The thinking is that there’s a lot of problems that have been solved in 6LoWPAN.  Discovery of services for example is handled using mechanisms like mDNS and CoRE RD.  We don’t need to forward Internet traffic, although being able to pull up the Mt. Kanigan and Mt. Stapylton radars over such a network would be real handy at times (yes, I know it’ll be slow).

The OS will view the packet network like a VPN, and so writing applications that can talk over packet will be no different to writing any other kind of network software.  Any consumer desktop OS written in the last 16 years has the necessary infrastructure to support it (even Windows 2000, there was a downloadable add-on for it).

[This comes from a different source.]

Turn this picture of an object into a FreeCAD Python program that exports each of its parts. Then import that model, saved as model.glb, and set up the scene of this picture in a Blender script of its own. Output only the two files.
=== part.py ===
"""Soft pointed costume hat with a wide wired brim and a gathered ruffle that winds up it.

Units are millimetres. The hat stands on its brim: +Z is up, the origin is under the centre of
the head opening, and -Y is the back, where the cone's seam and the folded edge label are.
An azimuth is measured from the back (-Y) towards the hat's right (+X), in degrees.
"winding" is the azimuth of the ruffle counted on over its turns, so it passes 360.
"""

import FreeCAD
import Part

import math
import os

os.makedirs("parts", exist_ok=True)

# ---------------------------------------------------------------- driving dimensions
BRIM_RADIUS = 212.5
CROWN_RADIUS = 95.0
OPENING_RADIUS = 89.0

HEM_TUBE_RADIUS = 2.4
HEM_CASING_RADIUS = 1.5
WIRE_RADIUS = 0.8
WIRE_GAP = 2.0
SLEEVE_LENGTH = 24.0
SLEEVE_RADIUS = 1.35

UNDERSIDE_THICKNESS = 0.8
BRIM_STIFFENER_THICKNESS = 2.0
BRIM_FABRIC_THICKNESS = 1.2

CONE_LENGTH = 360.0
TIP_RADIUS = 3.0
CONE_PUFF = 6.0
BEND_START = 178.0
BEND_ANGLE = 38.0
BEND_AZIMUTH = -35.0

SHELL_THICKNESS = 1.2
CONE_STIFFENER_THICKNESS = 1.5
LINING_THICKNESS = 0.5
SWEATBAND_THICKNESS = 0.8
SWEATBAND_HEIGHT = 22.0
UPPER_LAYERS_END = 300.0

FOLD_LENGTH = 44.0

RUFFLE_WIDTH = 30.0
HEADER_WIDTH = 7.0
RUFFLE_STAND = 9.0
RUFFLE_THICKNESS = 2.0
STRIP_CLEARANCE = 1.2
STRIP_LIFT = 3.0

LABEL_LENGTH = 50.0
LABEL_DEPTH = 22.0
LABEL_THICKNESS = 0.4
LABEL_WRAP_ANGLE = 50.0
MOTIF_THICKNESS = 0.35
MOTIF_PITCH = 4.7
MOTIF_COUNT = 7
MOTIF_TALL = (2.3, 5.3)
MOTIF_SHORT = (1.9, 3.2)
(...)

Linking two separate “mesh” networks via point-to-point links is also trivial.  Each mesh will of course see the other as “external” but participants on both can nonetheless communicate.

The guts of 6LoWPAN is in RFC-4944.  This specifies details about how the IPv6 datagram is encoded as a IEEE 802.15.4 payload, and how the infrastructure within 802.15.4 is used to route IPv6.  Gnarly details like how fragmentation of a 1280-byte IPv6 datagram into something that will fit the 128-byte maximum 802.15.4 frames is handled here.  For what it’s worth, AX.25 allows 255 bytes (or was it 256?), so we’re ahead there.

Crucially, it is assumed that the 802.15.4 layer can figure out how to get from node A to node Z via B… C…, etc.  802.15.4 networks are managed by a PAN coordinator, which provides various services to the network.

AX.25 makes this “our problem”.  Yes the sender of a frame can direct which digipeaters a frame should be passed to, but they have to figure that out.  It’s like sending an email by UUCP, you need a map of the Internet to figure out what someone’s address is relative to your site.

Plain AX.25 digipeaters will of course be part of the mix, so having the ability for a node stuck on one side of such a digipeater would be worth having, but ultimately, the aim here will be to provide a route discovery mechanism in place that, knowing a few static digipeater routes, can figure out who is able to hear whom, and route traffic accordingly.